Molecular equations provide a clearer picture of the chemicals involved in a reaction. They are written using the chemical formulas of the compounds in their standard states. These equations, typically used for double displacement reactions in aqueous solutions, describe the reactants and products completely without indicating the ionic character.

• For instance, when dilute sulfuric acid reacts with iron, the molecular equation is H2SO4(aq) + Fe(s) -> FeSO4(aq) + H2(g).

This is a stepping stone to writing complete ionic and net ionic equations and plays a significant role in visualizing chemical reactions in their entirety.

Acid-Metal Reactions

Acid-metal reactions are a type of single displacement reaction where a metal displaces hydrogen from an acid, forming a salt and hydrogen gas.

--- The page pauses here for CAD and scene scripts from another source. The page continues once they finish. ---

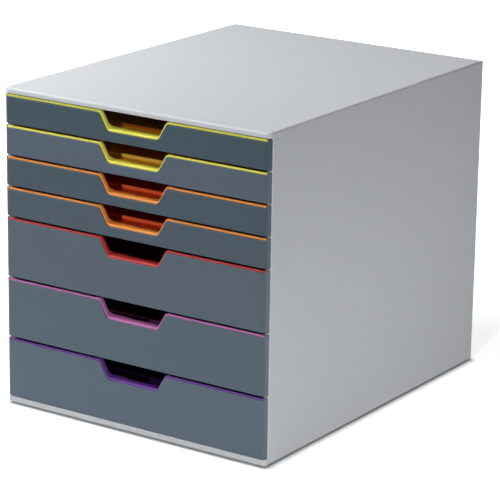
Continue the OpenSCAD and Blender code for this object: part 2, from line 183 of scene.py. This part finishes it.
lamps = {
    # name: place, aim, size, power in watts, spread in degrees
    "overhead": ((0.0, -0.1, 2.4), (0, 0, 0.2), (1.6, 1.6), 9.1, 180),
    "topLeftNear": ((-0.75, -0.35, 1.0), (-0.1, -0.05, 0.29), (0.6, 0.6), 14.4, 180),
    "floorRight": ((0.85, 0.0, 1.5), (0.8, 0, 0), (0.5, 0.9), 0.5, 50),
    "backLow": ((-0.9, 1.7, 0.18), (-0.05, 0.178, 0.13), (1.2, 0.2), 7.0, 180),
    "rightSoft": ((2.0, -1.5, 0.9), (0.1, -0.15, 0.18), (1.0, 0.8), 9.0, 180),
    "rightLow": ((0.50, -0.10, 0.03), (0.14, -0.05, 0.0), (0.8, 0.05), 0.7, 180),
}
frontKey = {
    "azimuth": 13,          # degrees to the right of the front
    "elevation": 25.9,
    "angle": 0.6,           # degrees, so its shadows are hard
    "strength": 0.95,
}


def aimLamp(lamp, direction):
    lamp.rotation_mode = "QUATERNION"
    lamp.rotation_quaternion = direction.to_track_quat("-Z", "Y")


def makeAreaLamp(name, place, aim, size, power, spread):
    data = bpy.data.lights.new(name, "AREA")
    data.shape = "RECTANGLE"
    data.size, data.size_y = size
    data.energy = power
    data.spread = math.radians(spread)
    lamp = linkedObject(name, data)
    lamp.visible_camera = False
    lamp.location = place
    aimLamp(lamp, Vector(aim) - Vector(place))


# a small far lamp that reaches through the finger notches to the lift bars
def makeFrontKey(s):
    azimuth, elevation = math.radians(s["azimuth"]), math.radians(s["elevation"])
    level = math.cos(elevation)
    data = bpy.data.lights.new("frontKey", "SUN")
    data.energy = s["strength"]
    data.angle = math.radians(s["angle"])
    towards = Vector((-math.sin(azimuth) * level, math.cos(azimuth) * level, -math.sin(elevation)))
    aimLamp(linkedObject("frontKey", data), towards)


makeFloor(stageSettings)
makeSky(stageSettings)
for lampName, lampValues in lamps.items():
    makeAreaLamp(lampName, *lampValues)
makeFrontKey(frontKey)
scene = bpy.context.scene
scene.view_settings.view_transform = "Standard"
print("stage and lamps set")


def noise(tree, place, size, detail, distortion=0.0):
    links = [("Vector", place), ("Scale", 1 / size), ("Detail", detail), ("Distortion", distortion)]
    return addNode(tree, "ShaderNodeTexNoise", links).outputs[0]


def blendedPaint(tree, share, hexCode, hexDeep):
    links = [(0, share), (6, linearColour(hexCode)), (7, linearColour(hexDeep))]
    return addNode(tree, "ShaderNodeMix", links, data_type="RGBA").outputs[2]


# Styrene from a spark-eroded mould: a dull, even sheen that a fine grain breaks up. The real grain is
# about 0.15 mm and too fine to show, so it is drawn at grainSize.
mouldedFinish = {
    "grainSize": 0.7 * mm, "grainDetail": 2.0,
    "grainDepth": 0.02 * mm,
    "cloudSize": 90 * mm, "cloudDetail": 3.0,       # slow change of sheen over a wall
    "cloudShift": 0.035,
    "scuffSize": 14 * mm, "scuffDetail": 4.0, "scuffBend": 0.6,
    "scuffRange": (0.35, 0.75),                     # of the noise, from handled to dull
    "scuffShift": (-0.02, 0.03),                    # in roughness
    "ior": 1.52,
}


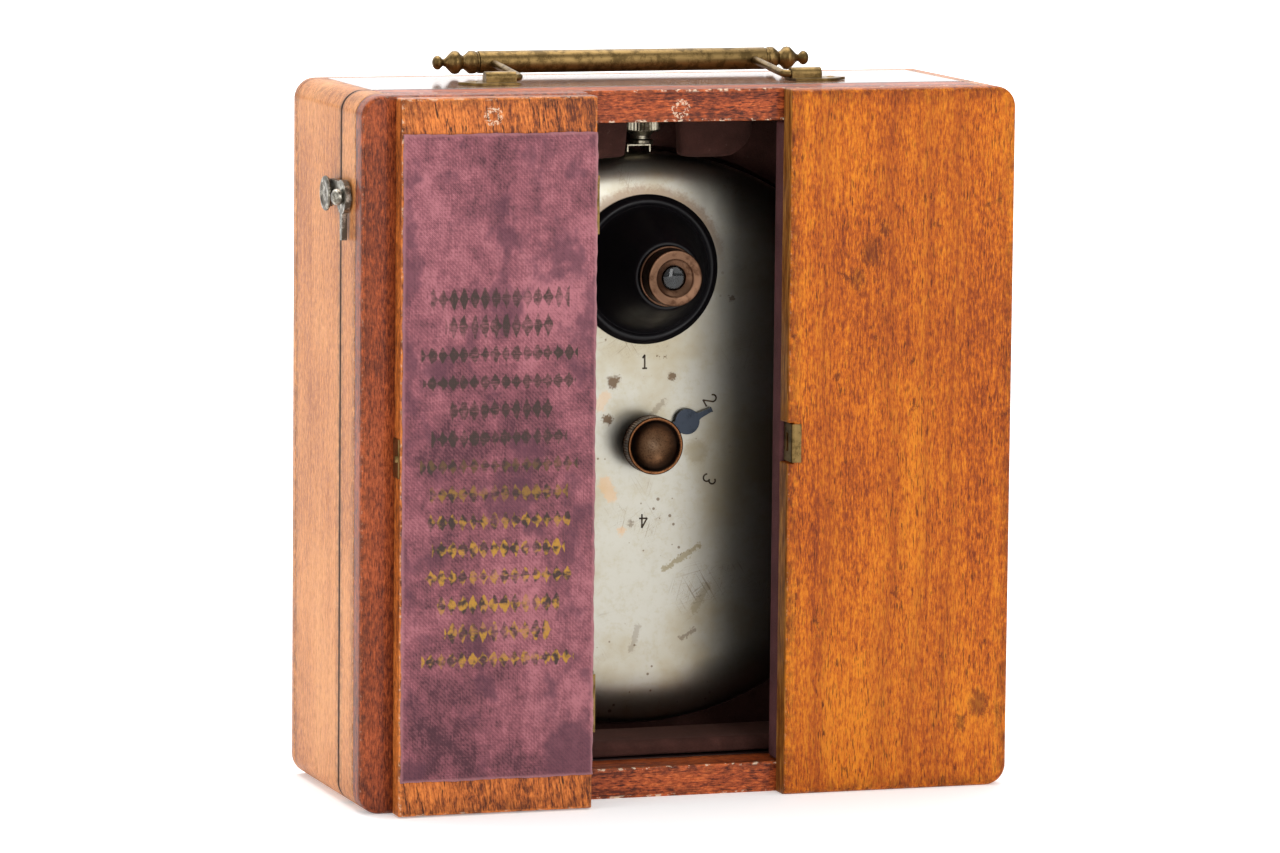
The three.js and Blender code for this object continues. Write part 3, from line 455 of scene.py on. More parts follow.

• The activity series of metals can predict if a reaction will occur. More active metals like magnesium will react with hydrobromic acid, as reflected by the balanced chemical equation: Mg(s) + 2HBr(aq) -> MgBr2(aq) + H2(g) — this illustrates that magnesium is more active than hydrogen.

Understanding these reactions is crucial since they involve the release of hydrogen gas, which is flammable and requires proper handling.

Stoichiometry

Stoichiometry is a branch of chemistry that deals with the quantitative aspects of chemical reactions. It is based on the balanced chemical equations and allows chemists to calculate the amounts of reactants and products involved in a chemical reaction.

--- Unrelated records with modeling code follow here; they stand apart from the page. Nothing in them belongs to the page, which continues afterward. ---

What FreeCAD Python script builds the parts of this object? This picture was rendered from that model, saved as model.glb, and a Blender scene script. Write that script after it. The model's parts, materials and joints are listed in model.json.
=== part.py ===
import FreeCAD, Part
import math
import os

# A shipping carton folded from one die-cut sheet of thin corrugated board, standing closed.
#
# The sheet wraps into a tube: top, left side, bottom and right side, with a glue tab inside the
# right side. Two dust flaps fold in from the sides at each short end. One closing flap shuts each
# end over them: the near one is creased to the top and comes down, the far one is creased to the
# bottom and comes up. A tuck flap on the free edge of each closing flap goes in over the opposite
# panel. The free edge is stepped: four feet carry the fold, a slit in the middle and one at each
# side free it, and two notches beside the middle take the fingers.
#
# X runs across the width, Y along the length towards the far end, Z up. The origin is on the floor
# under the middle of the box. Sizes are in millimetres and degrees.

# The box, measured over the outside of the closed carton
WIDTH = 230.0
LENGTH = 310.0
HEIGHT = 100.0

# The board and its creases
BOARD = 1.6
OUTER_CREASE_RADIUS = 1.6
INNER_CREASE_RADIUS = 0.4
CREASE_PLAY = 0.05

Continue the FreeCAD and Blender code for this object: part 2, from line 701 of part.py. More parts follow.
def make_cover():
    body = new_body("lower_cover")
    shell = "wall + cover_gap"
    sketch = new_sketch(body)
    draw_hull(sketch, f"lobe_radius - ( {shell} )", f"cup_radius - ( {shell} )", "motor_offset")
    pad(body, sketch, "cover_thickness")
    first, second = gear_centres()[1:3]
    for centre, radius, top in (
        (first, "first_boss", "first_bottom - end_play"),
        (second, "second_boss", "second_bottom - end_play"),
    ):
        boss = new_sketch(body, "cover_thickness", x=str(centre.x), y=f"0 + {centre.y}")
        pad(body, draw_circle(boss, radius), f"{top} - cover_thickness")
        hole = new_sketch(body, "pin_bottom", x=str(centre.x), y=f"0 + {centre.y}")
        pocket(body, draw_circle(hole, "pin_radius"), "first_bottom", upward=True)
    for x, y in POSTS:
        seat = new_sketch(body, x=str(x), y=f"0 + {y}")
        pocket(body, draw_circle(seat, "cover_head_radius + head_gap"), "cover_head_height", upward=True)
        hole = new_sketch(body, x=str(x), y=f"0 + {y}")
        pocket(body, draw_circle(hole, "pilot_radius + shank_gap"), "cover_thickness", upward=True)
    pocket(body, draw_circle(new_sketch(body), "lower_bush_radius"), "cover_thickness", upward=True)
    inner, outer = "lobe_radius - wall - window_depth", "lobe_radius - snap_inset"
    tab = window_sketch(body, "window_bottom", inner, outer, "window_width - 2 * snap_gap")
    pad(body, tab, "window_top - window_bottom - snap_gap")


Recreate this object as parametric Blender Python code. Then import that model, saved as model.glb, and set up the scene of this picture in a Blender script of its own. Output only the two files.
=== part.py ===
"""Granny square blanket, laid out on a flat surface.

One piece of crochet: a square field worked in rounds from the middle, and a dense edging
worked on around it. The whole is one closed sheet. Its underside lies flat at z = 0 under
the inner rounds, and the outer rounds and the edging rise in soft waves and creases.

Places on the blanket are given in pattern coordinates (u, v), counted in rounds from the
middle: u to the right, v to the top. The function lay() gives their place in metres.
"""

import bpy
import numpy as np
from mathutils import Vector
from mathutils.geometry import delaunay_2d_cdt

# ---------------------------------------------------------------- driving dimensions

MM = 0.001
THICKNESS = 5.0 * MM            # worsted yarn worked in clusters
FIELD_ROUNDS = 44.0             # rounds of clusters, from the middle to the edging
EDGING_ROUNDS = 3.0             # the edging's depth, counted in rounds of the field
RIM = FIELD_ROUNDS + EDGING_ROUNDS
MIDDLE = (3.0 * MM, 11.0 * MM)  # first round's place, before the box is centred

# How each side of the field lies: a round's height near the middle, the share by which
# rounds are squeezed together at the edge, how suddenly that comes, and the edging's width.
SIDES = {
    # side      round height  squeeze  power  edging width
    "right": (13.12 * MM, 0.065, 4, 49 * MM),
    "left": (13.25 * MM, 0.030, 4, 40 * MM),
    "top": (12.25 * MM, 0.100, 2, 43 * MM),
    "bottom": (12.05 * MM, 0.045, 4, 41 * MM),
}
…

• In the reaction of acetic acid with zinc, the stoichiometry of the balanced molecular equation Zn(s) + 2CH3COOH(aq) -> Zn(CH3COO)2(aq) + H2(g) tells us that one mole of zinc reacts with two moles of acetic acid to produce one mole of zinc acetate and one mole of hydrogen gas.

Being adept at stoichiometry is essential for making predictions about the outcomes of reactions and for practical applications, such as calculating the amount of reactants needed to produce a desired amount of product in a chemical process.